Your task
Restate the entries word for word, omitting nothing.

+ + + +

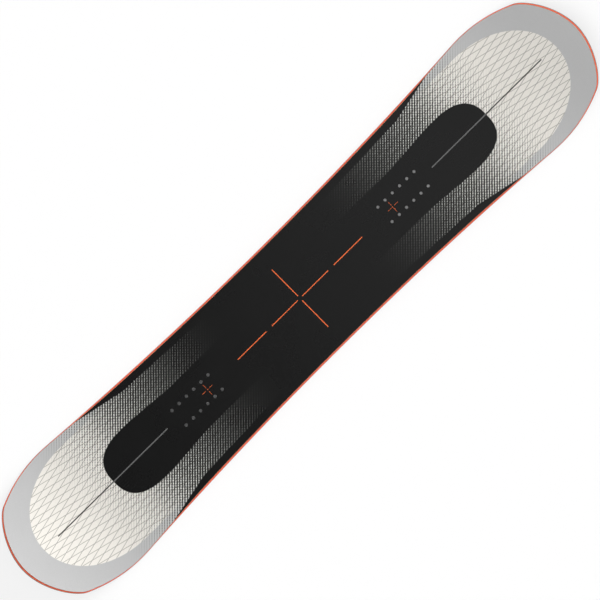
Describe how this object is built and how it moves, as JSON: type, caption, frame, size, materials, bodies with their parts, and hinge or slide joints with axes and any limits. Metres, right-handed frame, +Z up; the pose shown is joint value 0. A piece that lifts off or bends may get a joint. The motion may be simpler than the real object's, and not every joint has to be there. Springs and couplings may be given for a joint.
{
  "type": "snowboard",
  "caption": "Bare twin-tip snowboard deck with sidecut, upturned nose and tail, steel edges, bevelled sidewalls and two rectangular packs of threaded binding inserts.",
  "frame": {"origin": "middle of the board's underside, on the plane that its steel edges and base rest on", "axes": "+X along the board to the nose, +Y across it to the heel side, +Z up from the base to the topsheet"},
  "size_m": [1.5308, 0.291, 0.0443],
  "materials": {
    "running_base": "satin",
    "edge_steel": "ground",
    "edge_rubber": "matte",
    "glass_laminate": "gloss",
    "softwood_core": "sanded",
    "hardwood_core": "sanded",
    "sidewall": "satin",
    "tip_spacer": "satin",
    "printed_topsheet": "satin",
    "insert_steel": "turned"
  },
  "bodies": {
    "root": {"base_sheet": "running_base", "steel_edge_toe": "edge_steel", "steel_edge_heel": "edge_steel", "edge_foil_toe": "edge_rubber", "edge_foil_heel": "edge_rubber", "bottom_glass": "glass_laminate", "top_glass": "glass_laminate", "core_centre_stringer": "softwood_core", "core_toe_insert_stringer": "hardwood_core", "core_heel_insert_stringer": "hardwood_core", "core_toe_stringer_1": "softwood_core", "core_toe_stringer_2": "softwood_core", "core_toe_stringer_3": "softwood_core", "core_toe_stringer_4": "softwood_core", "core_heel_stringer_1": "softwood_core", "core_heel_stringer_2": "softwood_core", "core_heel_stringer_3": "softwood_core", "core_heel_stringer_4": "softwood_core", "sidewall_toe": "sidewall", "sidewall_heel": "sidewall", "tip_spacer_nose": "tip_spacer", "tip_spacer_tail": "tip_spacer", "topsheet": "printed_topsheet", "insert_nose_toe_1": "insert_steel", "insert_nose_toe_2": "insert_steel", "insert_nose_toe_3": "insert_steel", "insert_nose_toe_4": "insert_steel", "insert_nose_toe_5": "insert_steel", "insert_nose_toe_6": "insert_steel", "insert_nose_heel_1": "insert_steel", "insert_nose_heel_2": "insert_steel", "insert_nose_heel_3": "insert_steel", "insert_nose_heel_4": "insert_steel", "insert_nose_heel_5": "insert_steel", "insert_nose_heel_6": "insert_steel", "insert_tail_toe_1": "insert_steel", "insert_tail_toe_2": "insert_steel", "insert_tail_toe_3": "insert_steel", "insert_tail_toe_4": "insert_steel", "insert_tail_toe_5": "insert_steel", "insert_tail_toe_6": "insert_steel", "insert_tail_heel_1": "insert_steel", "insert_tail_heel_2": "insert_steel", "insert_tail_heel_3": "insert_steel", "insert_tail_heel_4": "insert_steel", "insert_tail_heel_5": "insert_steel", "insert_tail_heel_6": "insert_steel"}
  },
  "joints": []
}
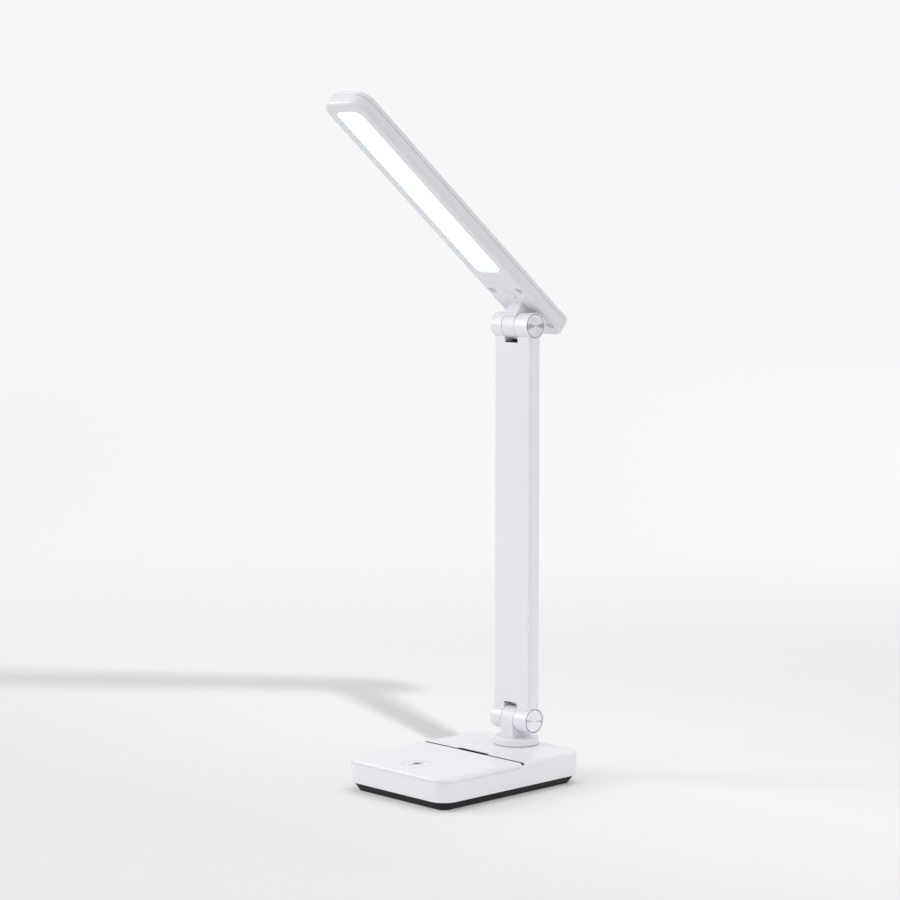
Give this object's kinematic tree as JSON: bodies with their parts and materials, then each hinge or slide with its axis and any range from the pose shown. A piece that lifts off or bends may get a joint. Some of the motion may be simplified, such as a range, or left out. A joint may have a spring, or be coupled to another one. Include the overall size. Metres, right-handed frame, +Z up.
{
  "type": "folding led desk lamp",
  "caption": "Folding LED desk lamp: flat oblong base with lift-up charging plate, turntable, flat folding arm and slim folding light head.",
  "frame": {"origin": "centre of the base's footprint, on the table", "axes": "+Z up, front (the side of the charging plate and the light) is -Y, X runs across the base"},
  "size_m": [0.092, 0.1841, 0.4399],
  "materials": {
    "white_shell": "glossy white",
    "white_trim": "satin white",
    "black_plastic": "matt black",
    "rubber": "matt",
    "spun_metal": "spun, fine rings",
    "steel": "turned",
    "copper": "enamelled wire",
    "ferrite": "sintered",
    "circuit_board": "solder mask",
    "cell_wrap": "shrink sleeve",
    "diffuser": "opal, lit",
    "light_chip": "phosphor",
    "print": "matt inlay"
  },
  "bodies": {
    "base": {"sole_pad": "rubber", "bottom_tray": "black_plastic", "base_case": "white_shell", "case_screws": "steel", "charge_deck": "black_plastic", "deck_screws": "steel", "ballast_plate": "steel", "battery_pack": "cell_wrap", "main_board": "circuit_board", "board_screws": "steel", "charging_socket": "steel", "glide_ring": "black_plastic"},
    "charging_plate": {"charge_plate": "white_shell", "charge_coil": "copper", "ferrite_sheet": "ferrite", "coil_cover": "black_plastic", "charge_mark": "print", "plate_hinge_pins": "steel"},
    "turntable": {"turntable_collar": "white_shell", "hinge_post": "white_trim", "swivel_washer": "steel", "swivel_nut": "steel"},
    "arm": {"arm_rear_shell": "white_shell", "arm_front_shell": "white_shell", "lower_hinge_pin": "steel", "upper_hinge_pin": "steel", "friction_washers": "steel", "hinge_caps": "spun_metal", "notch_liners": "black_plastic", "arm_cable": "white_trim"},
    "head": {"head_bracket": "white_trim", "head_housing": "white_shell", "head_cover": "white_shell", "lit_panel": "diffuser", "light_board": "steel", "light_chips": "light_chip", "head_screws": "steel", "button_switch": "black_plastic"},
    "button": {"power_button": "white_trim"}
  },
  "joints": [
    {"name": "plate_lift", "type": "hinge", "parent": "base", "child": "charging_plate", "pos_m": [0, -0.0603, 0.0188], "axis": [1, 0, 0], "range_deg": [0, 60]},
    {"name": "base_swivel", "type": "hinge", "parent": "base", "child": "turntable", "pos_m": [0, 0.0474, 0.021], "axis": [0, 0, 1], "range_deg": [-90, 90]},
    {"name": "lower_fold", "type": "hinge", "parent": "turntable", "child": "arm", "pos_m": [0, 0.0474, 0.0377], "axis": [1, 0, 0], "range_deg": [-90, 84]},
    {"name": "head_tilt", "type": "hinge", "parent": "arm", "child": "head", "pos_m": [0, 0.0474, 0.2947], "axis": [1, 0, 0], "range_deg": [-50, 129]},
    {"name": "power_press", "type": "slide", "parent": "head", "child": "button", "axis": [0, 0.6293, 0.7771], "range_m": [0, 0.0004], "stiffness_N_per_m": 600}
  ]
}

+ + + +

The completed task
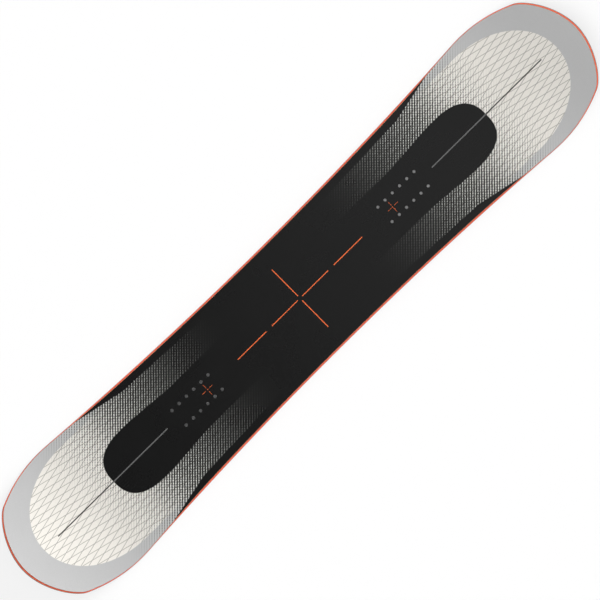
Describe how this object is built and how it moves, as JSON: type, caption, frame, size, materials, bodies with their parts, and hinge or slide joints with axes and any limits. Metres, right-handed frame, +Z up; the pose shown is joint value 0. A piece that lifts off or bends may get a joint. The motion may be simpler than the real object's, and not every joint has to be there. Springs and couplings may be given for a joint.
{
  "type": "snowboard",
  "caption": "Bare twin-tip snowboard deck with sidecut, upturned nose and tail, steel edges, bevelled sidewalls and two rectangular packs of threaded binding inserts.",
  "frame": {"origin": "middle of the board's underside, on the plane that its steel edges and base rest on", "axes": "+X along the board to the nose, +Y across it to the heel side, +Z up from the base to the topsheet"},
  "size_m": [1.5308, 0.291, 0.0443],
  "materials": {
    "running_base": "satin",
    "edge_steel": "ground",
    "edge_rubber": "matte",
    "glass_laminate": "gloss",
    "softwood_core": "sanded",
    "hardwood_core": "sanded",
    "sidewall": "satin",
    "tip_spacer": "satin",
    "printed_topsheet": "satin",
    "insert_steel": "turned"
  },
  "bodies": {
    "root": {"base_sheet": "running_base", "steel_edge_toe": "edge_steel", "steel_edge_heel": "edge_steel", "edge_foil_toe": "edge_rubber", "edge_foil_heel": "edge_rubber", "bottom_glass": "glass_laminate", "top_glass": "glass_laminate", "core_centre_stringer": "softwood_core", "core_toe_insert_stringer": "hardwood_core", "core_heel_insert_stringer": "hardwood_core", "core_toe_stringer_1": "softwood_core", "core_toe_stringer_2": "softwood_core", "core_toe_stringer_3": "softwood_core", "core_toe_stringer_4": "softwood_core", "core_heel_stringer_1": "softwood_core", "core_heel_stringer_2": "softwood_core", "core_heel_stringer_3": "softwood_core", "core_heel_stringer_4": "softwood_core", "sidewall_toe": "sidewall", "sidewall_heel": "sidewall", "tip_spacer_nose": "tip_spacer", "tip_spacer_tail": "tip_spacer", "topsheet": "printed_topsheet", "insert_nose_toe_1": "insert_steel", "insert_nose_toe_2": "insert_steel", "insert_nose_toe_3": "insert_steel", "insert_nose_toe_4": "insert_steel", "insert_nose_toe_5": "insert_steel", "insert_nose_toe_6": "insert_steel", "insert_nose_heel_1": "insert_steel", "insert_nose_heel_2": "insert_steel", "insert_nose_heel_3": "insert_steel", "insert_nose_heel_4": "insert_steel", "insert_nose_heel_5": "insert_steel", "insert_nose_heel_6": "insert_steel", "insert_tail_toe_1": "insert_steel", "insert_tail_toe_2": "insert_steel", "insert_tail_toe_3": "insert_steel", "insert_tail_toe_4": "insert_steel", "insert_tail_toe_5": "insert_steel", "insert_tail_toe_6": "insert_steel", "insert_tail_heel_1": "insert_steel", "insert_tail_heel_2": "insert_steel", "insert_tail_heel_3": "insert_steel", "insert_tail_heel_4": "insert_steel", "insert_tail_heel_5": "insert_steel", "insert_tail_heel_6": "insert_steel"}
  },
  "joints": []
}
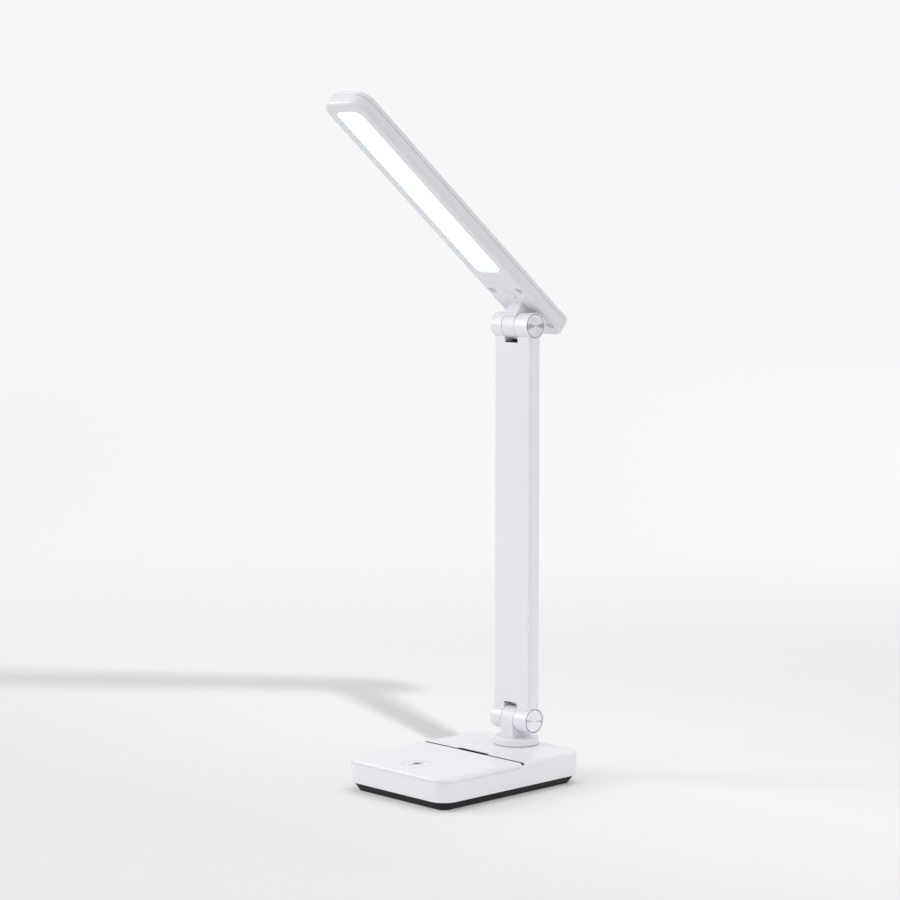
Give this object's kinematic tree as JSON: bodies with their parts and materials, then each hinge or slide with its axis and any range from the pose shown. A piece that lifts off or bends may get a joint. Some of the motion may be simplified, such as a range, or left out. A joint may have a spring, or be coupled to another one. Include the overall size. Metres, right-handed frame, +Z up.
{
  "type": "folding led desk lamp",
  "caption": "Folding LED desk lamp: flat oblong base with lift-up charging plate, turntable, flat folding arm and slim folding light head.",
  "frame": {"origin": "centre of the base's footprint, on the table", "axes": "+Z up, front (the side of the charging plate and the light) is -Y, X runs across the base"},
  "size_m": [0.092, 0.1841, 0.4399],
  "materials": {
    "white_shell": "glossy white",
    "white_trim": "satin white",
    "black_plastic": "matt black",
    "rubber": "matt",
    "spun_metal": "spun, fine rings",
    "steel": "turned",
    "copper": "enamelled wire",
    "ferrite": "sintered",
    "circuit_board": "solder mask",
    "cell_wrap": "shrink sleeve",
    "diffuser": "opal, lit",
    "light_chip": "phosphor",
    "print": "matt inlay"
  },
  "bodies": {
    "base": {"sole_pad": "rubber", "bottom_tray": "black_plastic", "base_case": "white_shell", "case_screws": "steel", "charge_deck": "black_plastic", "deck_screws": "steel", "ballast_plate": "steel", "battery_pack": "cell_wrap", "main_board": "circuit_board", "board_screws": "steel", "charging_socket": "steel", "glide_ring": "black_plastic"},
    "charging_plate": {"charge_plate": "white_shell", "charge_coil": "copper", "ferrite_sheet": "ferrite", "coil_cover": "black_plastic", "charge_mark": "print", "plate_hinge_pins": "steel"},
    "turntable": {"turntable_collar": "white_shell", "hinge_post": "white_trim", "swivel_washer": "steel", "swivel_nut": "steel"},
    "arm": {"arm_rear_shell": "white_shell", "arm_front_shell": "white_shell", "lower_hinge_pin": "steel", "upper_hinge_pin": "steel", "friction_washers": "steel", "hinge_caps": "spun_metal", "notch_liners": "black_plastic", "arm_cable": "white_trim"},
    "head": {"head_bracket": "white_trim", "head_housing": "white_shell", "head_cover": "white_shell", "lit_panel": "diffuser", "light_board": "steel", "light_chips": "light_chip", "head_screws": "steel", "button_switch": "black_plastic"},
    "button": {"power_button": "white_trim"}
  },
  "joints": [
    {"name": "plate_lift", "type": "hinge", "parent": "base", "child": "charging_plate", "pos_m": [0, -0.0603, 0.0188], "axis": [1, 0, 0], "range_deg": [0, 60]},
    {"name": "base_swivel", "type": "hinge", "parent": "base", "child": "turntable", "pos_m": [0, 0.0474, 0.021], "axis": [0, 0, 1], "range_deg": [-90, 90]},
    {"name": "lower_fold", "type": "hinge", "parent": "turntable", "child": "arm", "pos_m": [0, 0.0474, 0.0377], "axis": [1, 0, 0], "range_deg": [-90, 84]},
    {"name": "head_tilt", "type": "hinge", "parent": "arm", "child": "head", "pos_m": [0, 0.0474, 0.2947], "axis": [1, 0, 0], "range_deg": [-50, 129]},
    {"name": "power_press", "type": "slide", "parent": "head", "child": "button", "axis": [0, 0.6293, 0.7771], "range_m": [0, 0.0004], "stiffness_N_per_m": 600}
  ]
}